Il modo con cui l’ambasciatore dell’Ucraina in Italia ha argomentato la sua recente protesta per il contenuto dei libri scolastici sulla storia dell’Ucraina e della Russia, che non riporterebbero l’interpretazione storica del suo governo, è tanto ridicolo che non sarebbe nemmeno il caso di parlarne se non fosse per l’ingerenza sul sistema scolastico italiano. A suo parere l’insieme degli storici estensori di quasi tutti i libri di testo adottati dalle scuole italiane nonché gli insegnanti che li adottano sarebbero in massa vittime della “massiccia disinformazione russa”, se non direttamente al soldo del Kremlino.

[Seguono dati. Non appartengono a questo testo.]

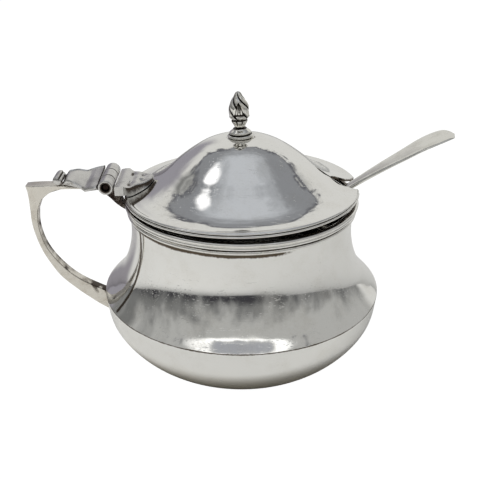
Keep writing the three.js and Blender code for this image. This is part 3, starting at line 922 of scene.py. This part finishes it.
finialShape = {
    "turns": 160, "base": 68.05, "lean": 2.0, "leanAbout": 68.0,
    "collar": [(1.2, 0.0), (3.4, 0.0), (3.68, 0.14), (3.7, 0.55), (3.45, 0.76), (3.0, 0.82), (2.85, 0.92),
               (3.05, 1.08), (3.15, 1.3), (3.0, 1.65), (2.55, 2.0), (2.15, 2.3), (1.9, 2.6), (1.2, 2.75)],
    "bud": [(1.5, 71.1), (1.75, 71.9), (2.2, 72.8), (2.6, 74.2), (2.75, 75.8), (2.65, 77.0), (2.2, 78.2),
            (1.6, 79.2), (1.1, 79.9), (0.92, 80.4), (0.62, 80.95), (0.0, 81.25)],
    "collarHeight": 2.75, "scallops": 8, "scallop": 0.05, "stud": 0.8, "studBottom": 64.9, "widest": 2.92,
    "petals": 5, "swirl": 0.36, "crease": 0.5, "panelBottom": 74.6, "panelTop": 78.6, "panelHalf": 1.35,
    "sepals": 8, "sepalsAt": 72.3, "belt": [(0.22, 74.0, 0.35), (-0.3, 73.2, 0.22)],
    "beltDark": [(0.8, 73.2, 0.3)], "leanFrom": (67.9, 68.6), "scallopAt": 0.25,
    "collarDark": [(1, 0.88, 0.12), (0.6, 2.65, 0.25), (0.4, 0.0, 0.12)],
    "swell": 0.18, "creaseDark": 1.2, "slitDark": 1.5, "ribDark": 0.5, "sepalDark": 0.8,
    "panelFootDark": 1.2, "panelEdgeDark": 0.7,
}


def finialCollar(shape):
    # the foot's profile carried round, with a shallow scallop on its flange
    profile = smoothLine(shape["collar"], 90) + [0, shape["base"]]
    profile[:, 1] = np.clip(profile[:, 1], shape["base"], shape["base"] + shape["collarHeight"])
    angle = roundAngles(shape["turns"])
    grid = turned(profile, angle)
    height = profile[:, 1:] - shape["base"]
    scallop = shape["scallop"] * np.cos(shape["scallops"] * angle) * hump(height, shape["scallopAt"], 0.3)
    grid = sideways(grid, scallop - 0.03)
    return [sheet(ajar(leaning(grid)), humps(height, shape["collarDark"]) + 0 * angle)]


def leaning(grid):
    # the whole finial stands a little off upright
    lean = radians(finialShape["lean"]) * ease(grid[..., 2], *finialShape["leanFrom"])
    lift = grid[..., 2] - finialShape["leanAbout"]
    x = grid[..., 0] * np.cos(lean) - lift * np.sin(lean)
    z = finialShape["leanAbout"] + grid[..., 0] * np.sin(lean) + lift * np.cos(lean)
    return np.stack([x, grid[..., 1], z], -1)


def flameBud(shape):
    # a bulb whose petals wind round it: each petal swells from one crease and drops sharply at
    # the next; on the front is a raised leaf with a slit, and below it a ring of small sepals
    line = smoothLine(shape["bud"], 230)
    angle = roundAngles(shape["turns"] * 2)
    r, z = line[:, :1], line[:, 1:]
    body = ease(z, 73.0, 74.4)
    wind = np.mod(angle + np.pi / 2 + shape["swirl"] * (z - 76.5), fullTurn) * shape["petals"] / fullTurn
    lap = np.mod(wind, 1)
    swell = shape["swell"] * np.sin(np.pi * lap) - shape["crease"] * bothEnds(lap, 0.09)
    sepal = np.mod(angle * shape["sepals"] / fullTurn + 0.5, 1)
    calyx = hump(z, shape["sepalsAt"], 0.8)
    sepals = 0.22 * np.abs(np.sin(np.pi * sepal)) - 0.3 * bothEnds(sepal, 0.12)
    belt = humps(z, shape["belt"])
    across = (np.mod(angle + np.pi / 2 + np.pi, fullTurn) - np.pi) * np.maximum(r, 0.6)
    rise = np.clip((z - shape["panelBottom"]) / (shape["panelTop"] - shape["panelBottom"]), 0, 1)
    width = shape["panelHalf"] * (1 - rise**1.5) ** 0.8
    inside = ease(width - np.abs(across), -0.05, 0.3) * ease(z, 74.6, 74.95) * ease(z, 79.0, 78.5)
    rim = hump(np.abs(across) - width, 0.12, 0.2) * ease(z, 74.3, 74.8) * ease(z, 79.3, 78.6)
    slit = hump(across, 0.05, 0.13) * ease(z, 75.4, 75.8) * ease(z, 78.2, 77.8)
    rib = 0.09 * np.cos(across * 7) * inside
    petals = swell * body * (1 - inside) * ease(r, 0.1, 1.4)
    panel = -0.16 * inside + 0.2 * rim + rib - 0.6 * slit
    fromEdge = width - np.abs(across)
    dark = shape["creaseDark"] * body * bothEnds(lap, 0.12) * (1 - inside) + shape["slitDark"] * slit
    dark = dark + shape["ribDark"] * inside * ease(-rib, 0.02, 0.09) + humps(z, shape["beltDark"])
    dark = dark + shape["sepalDark"] * calyx * bothEnds(sepal, 0.14)
    dark = dark + shape["panelFootDark"] * ease(fromEdge, -0.3, 0.1) * hump(z, 74.85, 0.25)
    dark = dark + shape["panelEdgeDark"] * inside * hump(fromEdge, 0.15, 0.2)
    radius = np.maximum(r + (petals + panel + sepals * calyx + belt) * ease(r, 0.05, 0.9), 0)
    radius = np.minimum(radius, shape["widest"])
    radius[-1] = 0
    grid = np.stack([radius * np.cos(angle), radius * np.sin(angle), z + 0 * angle], -1)
    stud = np.array([(0.0, shape["studBottom"]), (shape["stud"], shape["studBottom"] + 0.01),
                     (shape["stud"], shape["bud"][0][1] - 0.03), (0.9, shape["bud"][0][1] - 0.02)])
    grid = np.concatenate([turned(stud, angle), grid])
    dark = np.concatenate([np.full((len(stud), angle.size), 0.4), dark + 0 * angle])
    return [sheet(ajar(leaning(grid)), dark, wrapRows=False)]


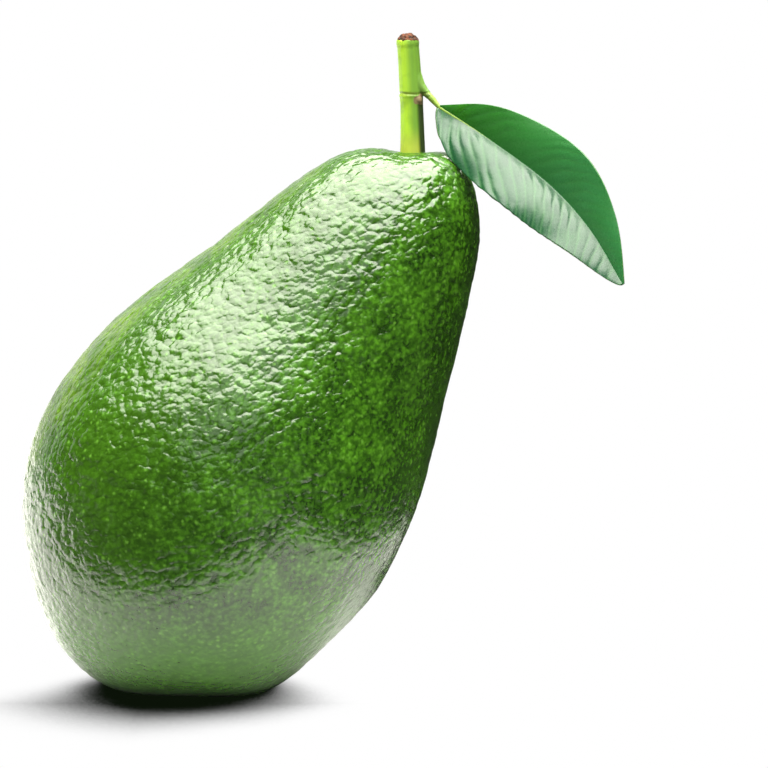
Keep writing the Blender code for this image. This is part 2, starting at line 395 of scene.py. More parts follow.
above_floor = node(
    pebbling, "ShaderNodeVectorMath", {0: place, 1: (-1.0, -1.0, 0.0)}, operation="MAXIMUM"
).outputs[0]
pressed = node(
    pebbling, "GeometryNodeSetPosition", {"Geometry": moved, "Position": above_floor}
).outputs[0]
real = node(pebbling, "GeometryNodeRealizeInstances", {0: pressed}).outputs[0]
peeled = node(
    pebbling, "GeometryNodeSetMaterial", {"Geometry": real, "Material": given["Peel"]}
).outputs[0]
node(pebbling, "NodeGroupOutput", {0: peeled})
print("pebbled skin tree:", len(pebbling.nodes), "nodes")

# %% [markdown]
# ## The peel
# An avocado's peel is a waxy leather skin. It is dark green, clouded over several millimetres, and
# peppered with lenticels: pale pores half a millimetre wide. The clouding lies on the fine pebbles' tops,
# and the creases between them keep the dark ground as painted shade. Painted light makes the flank that
# faces up to the left lighter, with painted rim light in nearly yellow patches and specks along its edge,
# and paints the bottom paler, as light from the floor. The wax gives it a clear satin gloss. All of that
# is read from the place on the fruit, so nothing has to be unwrapped. One cell works out how much of each
# colour lies where, and the next lays the colours over each other.

# %% Where each of the peel's colours lies
DEEP_GREEN = "#143002"
CLOUD_GREEN = "#417314"
# painted light: the lighter green of the flank that faces up to the left
LIT_FLANK_GREEN = "#2a4b07"
# painted rim light: nearly yellow near the outline of the flank that faces the light
RIM_LIGHT_YELLOW = "#577010"
# painted light from the floor: the paler green towards the bottom
FLOOR_LIT_GREEN = "#456f28"
PORE_GREEN = "#517f27"
SCAR_BROWN = "#4a3a22"
CLOUD_SIZE = 7.0 * MM
FLECK_SIZE = 0.8 * MM
WRINKLE_SIZE = 1.5 * MM
PORE_SPACING = 1.1 * MM
PORE_WANDER = 0.6 * MM
PORE_REACH = 0.52  # of the spacing, for the widest ones

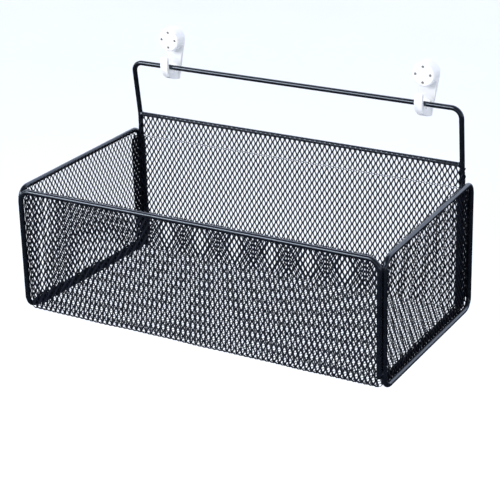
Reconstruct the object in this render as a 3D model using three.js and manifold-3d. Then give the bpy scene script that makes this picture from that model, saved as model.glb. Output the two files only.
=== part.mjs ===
// Wall basket of expanded-metal mesh on a welded wire frame, hung by its top rail in two nailed plastic hooks.
// Millimetres. +X right, +Y into the wall, +Z up. The origin lies on the wall face, midway between
// the hooks, at the height of the axis of the top rail.
import * as THREE from 'three';
import { mergeVertices } from 'three/addons/utils/BufferGeometryUtils.js';
import Module from 'manifold-3d';

const wasm = await Module();
wasm.setup();

// ---- driving dimensions ----
const GAP = 0.3; // clearance between neighbouring pieces
const WIRE_R = 2.25; // radius of the frame wires
const ROD_R = 2.0; // radius of the rod along the top of the back mesh
const BEND_R = 10; // centreline radius of the bends in the frame wires
const MESH_T = 1.2; // thickness over the twisted strands of the mesh

const REAR_HALF = 172; // half spacing of the rear uprights of the side frames
const FRONT_HALF = 178; // half spacing of their front uprights: the basket widens towards the front
const REAR_Y = -2.75; // uprights that lean on the wall
const DEPTH = 180; // from the rear uprights to the front ones
const BOTTOM_Z = -186; // centre of the bottom wires
const FRONT_HEIGHT = 112.5; // from the bottom wires to the top wires, at the front
const REAR_HEIGHT = 118; // the same at the back

const RAIL_Y = -15; // axis of the top rail, off the wall
const RAIL_HALF = 166.6; // half spacing of the uprights of the rear frame at the rail
const LEG_HALF = 165.7; // the same below the rod
const LEG_Y = -9; // the uprights below the rod
const ROD_Z = -52; // the rod, below the rail
const LEAN_RADIUS = 40; // the gentle bend where the uprights start to lean forward
const RAIL_BEND_R = 9;

const FRONT_FRAME_INSET = 2.8; // legs of the front frame, inwards of the side frames
const FRONT_FRAME_STEP = 3.9; // and in front of them

const FLANGE = 10; // width of the folded edges that lie against the side panels
const FLANGE_DROP = 4; // top of the folded edge at the back, below the side frames' top wires
const FOLD_R = 5; // outer radius of the folds in the mesh
const MESH_LAP = 2; // how far the mesh reaches past the axis of a wire it is welded to
const MESH_CORNER = 14; // from a corner of a mesh panel to where its rounding starts, along either edge
const FRONT_CORNER = 12; // the same at the top corners of the front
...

Preoccupa invece che nessuno, nel variegato ma omologato mondo politico italiano, si sia sentito in dovere di rimandare al mittente tanta inopportuna ingerenza, ricordando al suddetto ambasciatore che in Italia, almeno per ora, c’è la libertà di insegnamento. Anzi, il Ministro Valditara, rispondendo anche a indignate sollecitazioni, ha prontamente dichiarato che c’è “un problema da risolvere” e che “farà accertamenti, tradendo la tendenza a estendere anche alla scuola, dopo la stampa e la televisione, la Verità Ufficiale.
Non che i libri di testo non possano essere criticati, e chi scrive ad esempio lo ha fatto spesso in merito alle omissioni sui massacri commessi dalle truppe di occupazione italiane nei Paesi colonizzati nel solco della narrazione “italiani brava gente”. Anzi proprio perché la Storia come Verità, con la S e la V maiuscola, non esiste, ma è sempre interpretazione, deve essere contestabile e contendibile nell’ambito del confronto culturale e delle diverse storiografie. Quanto viene insegnato e scritto nei libri di testo è il risultato di questa dinamica ed è anche rispecchiamento della diversità dei punti di vista che c’è nella società. Ma non può mai essere verità ufficiale.
Tutto ciò non ha nulla a che fare con il merito dei contenuti dei libri sull’Ucraina. Il punto non è se quanto scritto sia condivisibile o meno, vero o falso, giusto o sbagliato, anche se un motivo ci sarà se un gran numero di libri di testo riportano interpretazioni diverse da quelle dell’ambasciatore. Ma il punto qui è se il governo, e quindi la maggioranza protempore, debba occuparsi di ciò. Se possa esistere una storia di Stato e una interpretazione ufficiale dei fatti storici decisa per legge a colpi di maggioranza.
Non lo si ricorda mai abbastanza, ma la libertà di insegnamento è una parte costitutiva della democrazia costituzionale italiana, al pari della libertà di stampa, dell’autonomia della magistratura e della separazione dei poteri. L’art. 33 della Costituzione è inequivocabile: “L’arte e la scienza sono libere e libero ne è l’insegnamento.” Punto.
Continua: “La Repubblica stabilisce le norme generali sull’istruzione…”. Le norme generali e non il contenuto dell’insegnamento, che è materia sottratta alla maggioranza di governo a tutela del pluralismo. E’ invece proprio degli Stati totalitari, come ci ha insegnato Hanna Arendt, costruire una narrazione ufficiale pervasiva e a senso unico, nel quale avvolgere la vita delle persone fino a farle vivere in un universo coerente con il potere che li domina.
E di tentazioni totalitarie, di limitazione dei poteri e dei contrappesi, di voglia di pensiero unico purtroppo c’è già più di un segnale.
Non c’è che da auspicare che siano le insegnanti e gli insegnanti e le stesse case editrici a difendere le proprie prerogative, rimandando al mittente, ministro e ambasciatore, le pretese di omologazione.